A lecturer who has spent 5-10-15 years in the higher education system is asked to restart their career from zero years to be regularised as a professor. This is what you are stealing from our life. The merit has become just another form of discrimination and exclusion in the given class and caste hierarchy, where the power-yielding classes are purveyors of privileged lineage. The normalisation of rhetoric through abuse of law and power only built the discourse of governemental-isation of civic and political life. It is a situation where state and citizens are polarised apart from each other, evolving in two separate spheres.

This govermental-isation is leveraging the families and progeny of power elites at the cost of fractured relations between common citizens and state or nation. The sacred thread of merit works and treats two differently.

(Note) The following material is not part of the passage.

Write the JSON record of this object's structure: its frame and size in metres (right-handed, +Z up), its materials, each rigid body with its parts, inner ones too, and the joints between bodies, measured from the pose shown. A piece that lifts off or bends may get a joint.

In favour of power wielders, evaluate and examine till one gets successful. In the case of poor lecturers and neo-middle class, evaluate and examine over the years till one gets failed.

The opportunity-of-bliss for children born with a silver spoon and opportunity-of-bane for children without patronage!

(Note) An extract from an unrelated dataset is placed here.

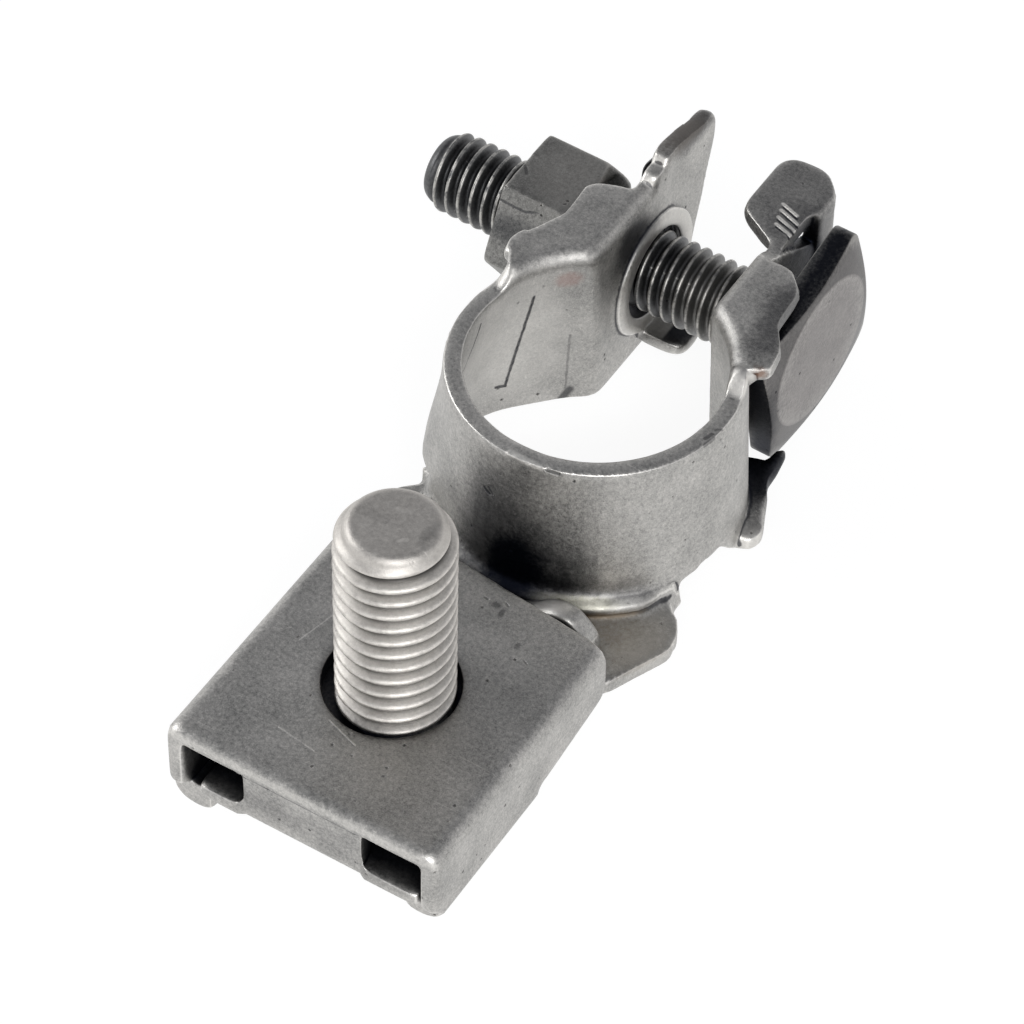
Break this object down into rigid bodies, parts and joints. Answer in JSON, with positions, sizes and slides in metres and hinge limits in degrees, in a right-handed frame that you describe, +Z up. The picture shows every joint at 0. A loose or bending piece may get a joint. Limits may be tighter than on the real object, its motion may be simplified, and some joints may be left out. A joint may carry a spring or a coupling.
{
  "type": "battery terminal clamp",
  "caption": "Stamped clamp-on battery post terminal with a split tapered ring, cross bolt and nut, and a captured threaded stud on a folded plate.",
  "frame": {"origin": "on the ring's axis, level with the underside of the sheet", "axes": "+X along the clamp bolt towards its head, -Y from the ring towards the stud, +Z up along the stud"},
  "size_m": [0.0348, 0.06, 0.0234],
  "materials": {
    "tinned_sheet": "dull tin plate, speckled and lightly scratched",
    "stud_metal": "matt plated",
    "bolt_metal": "dark plated with bright worn crests",
    "nut_metal": "dull plated"
  },
  "bodies": {
    "terminal": {"terminal_body": "tinned_sheet", "stud": "stud_metal"},
    "bolt": {"clamp_bolt": "bolt_metal"},
    "nut": {"clamp_nut": "nut_metal"}
  },
  "joints": [
    {"name": "nut_spin", "type": "hinge", "parent": "terminal", "child": "nut", "pos_m": [0, 0.01534, 0.00688], "axis": [0.9994, -0.0332, -0.0098], "range_deg": [-2160, 10]},
    {"name": "bolt_slide", "type": "slide", "parent": "terminal", "child": "bolt", "axis": [0.9994, -0.0332, -0.0098], "range_m": [0, 0.0059]}
  ],
  "couplings": [
    {"joint": "nut_spin", "follows": "bolt_slide", "rad_per_m": -6283.2}
  ]
}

Postgraduates and researchers are screened and scrutinised in entrance and national-level tests. They are evaluated and trained while pursuing their research degrees in universities such as IITs. After completing the regressive academics, they get into teaching. After completing the prudential academic course, one should not be locked in for PSC, which is taking decades to advertise the posts.

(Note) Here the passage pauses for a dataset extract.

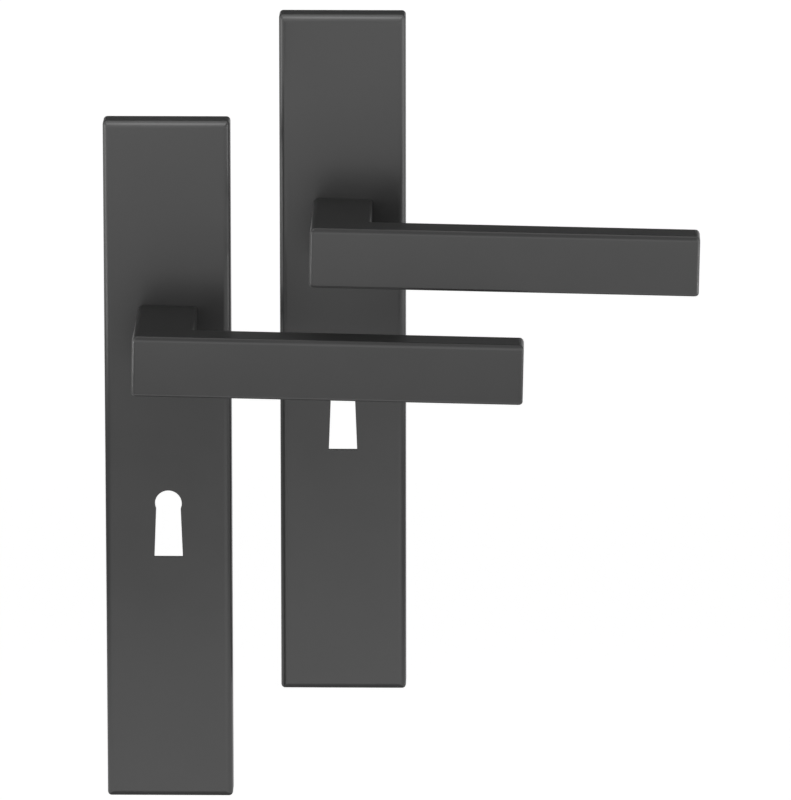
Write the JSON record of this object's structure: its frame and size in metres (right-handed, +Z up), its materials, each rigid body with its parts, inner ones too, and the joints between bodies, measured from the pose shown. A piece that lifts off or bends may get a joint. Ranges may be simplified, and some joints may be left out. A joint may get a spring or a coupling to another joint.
{
  "type": "door lever handle",
  "caption": "Pair of square-edged lever handles on long cover plates with a bit-key keyhole; each sprung lever turns down on a square spindle to draw a door latch.",
  "frame": {"origin": "the left handle's spindle axis at the face of the door", "axes": "+X along the grips towards their tips, +Z up, +Y into the door along the spindle"},
  "size_m": [0.1915, 0.1243, 0.2551],
  "materials": {
    "graphite_coat": "satin dark grey coating over die-cast zinc, with a fine brushed grain",
    "black_nylon": "moulded, fine matt texture",
    "white_acetal": "smooth, slightly waxy",
    "zinc_plate": "bright zinc plating on pressed or turned steel",
    "spindle_steel": "cold-drawn square bar, zinc plated",
    "spring_steel": "drawn spring steel, lightly oiled",
    "black_oxide": "blackened alloy steel"
  },
  "bodies": {
    "plates": {"left_cover_plate": "graphite_coat", "left_base_plate": "black_nylon", "left_bearing_bush": "white_acetal", "left_return_spring": "spring_steel", "left_upper_sleeve": "zinc_plate", "left_lower_sleeve": "zinc_plate", "right_cover_plate": "graphite_coat", "right_base_plate": "black_nylon", "right_bearing_bush": "white_acetal", "right_return_spring": "spring_steel", "right_upper_bolt": "zinc_plate", "right_lower_bolt": "zinc_plate"},
    "left_handle": {"left_lever": "graphite_coat", "left_set_screw": "black_oxide", "left_spring_driver": "zinc_plate", "left_thrust_washer": "zinc_plate", "left_retaining_ring": "spring_steel", "square_spindle": "spindle_steel"},
    "right_handle": {"right_lever": "graphite_coat", "right_set_screw": "black_oxide", "right_spring_driver": "zinc_plate", "right_thrust_washer": "zinc_plate", "right_retaining_ring": "spring_steel"}
  },
  "joints": [
    {"name": "left_lever_turn", "type": "hinge", "parent": "plates", "child": "left_handle", "pos_m": [0, 0, 0], "axis": [0, 1, 0], "range_deg": [0, 45], "stiffness_Nm_per_rad": 0.9, "springref_deg": -40.11, "deforming": ["left_return_spring"]},
    {"name": "right_lever_turn", "type": "hinge", "parent": "plates", "child": "right_handle", "pos_m": [0.056, 0.022, 0.0305], "axis": [0, 1, 0], "range_deg": [0, 45], "stiffness_Nm_per_rad": 0.9, "springref_deg": -40.11, "deforming": ["right_return_spring"]}
  ]
}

Rather, periodical scrutiny and performance appraisal to let the lecturers will also showcase their skills and contribution for professional advantage. The practice of throwing experienced lecturers out of the system is a waste of time, talent, resources and capital. The above understanding has touched all the dignitaries and professors at the helm of affairs. Several efforts and humble attempts were made towards framing a policy for streamlining the contractual lecturer. However, any humble attempt is bound to fail when approval is needed from authorities whose own progeny is shareholders in the same society.

It is pertinent to mention here that humble efforts have been made recently in August 2019. The J&K Department of Higher Education set up a committee headed by Professor (Dr) Irshad Wani Sahib. The committee was assigned to frame policy recommendations for streamlining the contractual lecturers. The committee recommended that continuing the eligible candidates as lecturers and experienced non-eligible faculties as demonstrators with a qualification advancement option to be raised to the lecturer positions. The demonstrators are experienced faculty well-acquainted with the academic work-culture of colleges and could be helpful in multi-tasking activities rather than hiring inexperienced from outside.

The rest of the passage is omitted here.